Her producer forced her to hide the pregnancy. After secretly giving birth in London, he persuaded her to entrust the baby to her parents: Patrick would officially be her younger brother until she revealed the truth seven years later.

She was only 22 when Visconti cast her in Rocco and His Brothers (1960). He had her eyes darkened with makeup and taught her the craft. Cardinale would follow him everywhere: in The Leopard (1963), she lit up the screen alongside Burt Lancaster and Alain Delon. At the same time, she starred in another masterpiece, Fellini’s .

“Visconti, precise and meticulous like a theatre director, spoke to me in French and wanted me as a brunette with long hair. Fellini, chaotic and without a script, spoke to me in Italian and preferred me blonde with short hair. These were the two most important films of my life,” she told Le Monde.

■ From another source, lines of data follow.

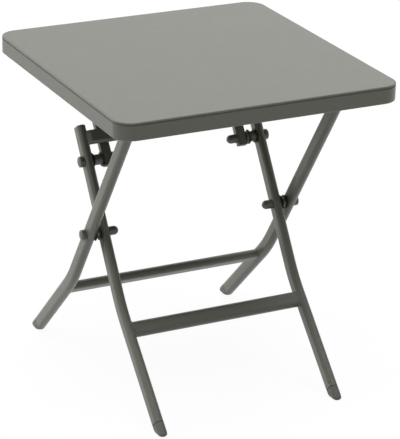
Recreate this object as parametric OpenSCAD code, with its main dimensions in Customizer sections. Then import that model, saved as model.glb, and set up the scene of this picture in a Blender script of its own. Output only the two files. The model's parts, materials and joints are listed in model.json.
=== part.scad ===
// Folding side table: a pressed steel tray top on two crossed frames of flat-sided oval tube.
// X runs along the front edge, Y from front to back, Z up. The floor is Z = 0.

/* [Table top] */
// Width of the top, left to right
top_w = 400; // [300:5:600]
// Depth of the top, front to back
top_d = 412; // [360:4:600]
// Height of the top surface above the floor
table_h = 445; // [400:1:500]
// Thickness of the pressed sheet
sheet_t = 1; // [0.6:0.1:1.2]
// Height of the turned-down edge
skirt_h = 24; // [20:1:32]
// Radius of the top's corners in plan
corner_r = 25; // [12:1:60]
// Outside radius of the fold between the surface and the edge
edge_r = 1.5; // [1.4:0.1:3]
// Distance of the crease below the surface, where it starts
crease_drop = 2.5; // [2.4:0.1:5]
// Width of the crease that is pressed in along the edge, below the fold
crease_w = 1.4; // [1:0.1:2.5]
// Depth of the crease
crease_d = 1; // [0.6:0.1:1.5]
// Width of the hem that is turned in along the foot of the edge
hem_w = 6; // [3:0.5:9]

/* [Tube] */
// Long side of the oval tube
tube_d = 21; // [18:1:22]
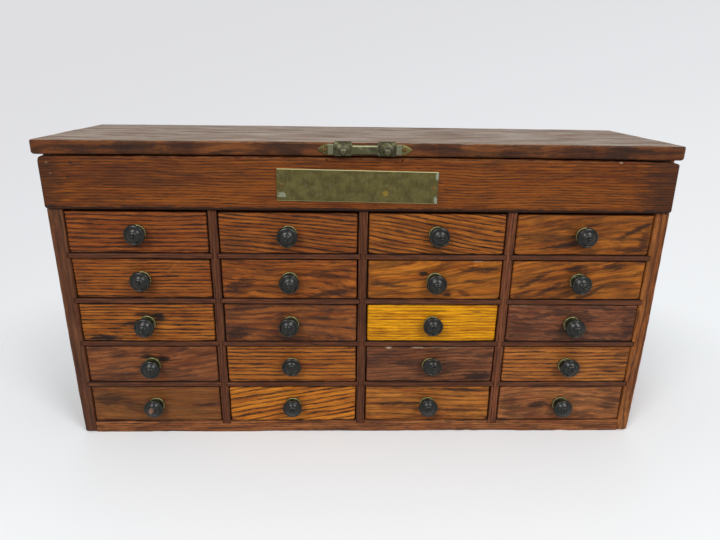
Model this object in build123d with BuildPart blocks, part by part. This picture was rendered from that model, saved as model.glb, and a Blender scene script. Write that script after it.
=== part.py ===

At 23, she made a dazzling debut at Cannes with Zurlini’s Girl with a Suitcase and Bolognini’s The Lovemakers: people called her a brunette Bardot. Ten years later, “BB” and “CC” would act together, rolling in the dust in Les Pétroleuses.

“I became the heroine of a fairy tale, the symbol of a country whose language I barely spoke,” she wrote in her autobiography My Stars.

Courted by Hollywood — though she refused to settle there — she won over American audiences in The Pink Panther, then in Henry Hathaway’s Circus World, playing Rita Hayworth’s daughter.

After Sandra by Visconti, in which she wore the wedding dress of the director’s mother, and The Professionals with Burt Lancaster, she became the heroine of Sergio Leone’s Once Upon a Time in the West (1968), the only woman among Charles Bronson and Henry Fonda.

The Neapolitan Pasquale Squitieri, her partner for nearly 30 years, her “only love” and the father of her daughter Claudia, directed her in ten films between 1974 and 2011.

In 2017, the Cannes Film Festival chose a youthful photograph of her for its official poster, paying tribute to “an adventurous actress, an independent woman, an engaged citizen.”

To young actresses, the star — who always refused to appear nude — gave this advice: never “accept everything for the sake of a role that may wound you, or leave you feeling as if you’ve sold yourself.”